Cluster manager responds to request by launching executor processes and sends the relevant information to the driver process. After that, the driver and executors communicate, move data around, and the driver schedules tasks onto each executor (Figure 7). Each executor responds with status (success or failure) and the result.
In Figure 7, we have three nodes in total. On Node 01, the driver process is running. On Worker 01, two executors are running, while Worker 02 has only one executor process running.
After the completion, the driver exits with success or failure, and the cluster resource manager shuts down the executors in the cluster.
The actual code that you wrote in my_first_app.py defines your Spark application, and each application can have one or more jobs.
In general, there’s one Spark job for one action. A Spark job is broken down into series of stages. Stages represent a group of tasks that can be executed together, e.g., a Select followed by a Where, etc. Whenever data is needed to be shuffled among executors (e.g., in JOIN queries), Spark creates a new stage. Each stage consists of several tasks that run in the available slots on executors.
Summary
We have covered the basic architecture and lifecycle of an Apache Spark application.
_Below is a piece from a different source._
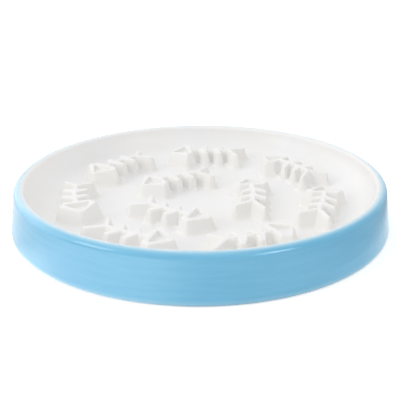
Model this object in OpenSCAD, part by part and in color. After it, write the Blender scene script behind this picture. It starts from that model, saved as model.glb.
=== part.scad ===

A typical Spark application consists of a driver and multiple executors. The driver program is the brain of a Spark application. It orchestrates the application lifecycle through multiple executors. The secret to Spark’s performance is parallelism, i.e., the ability to assign work to multiple virtual machines.
Spark does not execute operations as soon as they are encountered in code (lazy evaluation). Instead, it builds up a plan for data transformations that will be applied to your source data. That plan is executed only when you call the action.
To optimize the code execution, Spark has a built-in tool called Catalyst Optimizer. It is designed to find the most efficient plan for applying the transformations and actions to your data. Spark’s in-memory processing, parallel execution, and wide range of built-in functionalities make it one of the fastest data processing engines that exist today.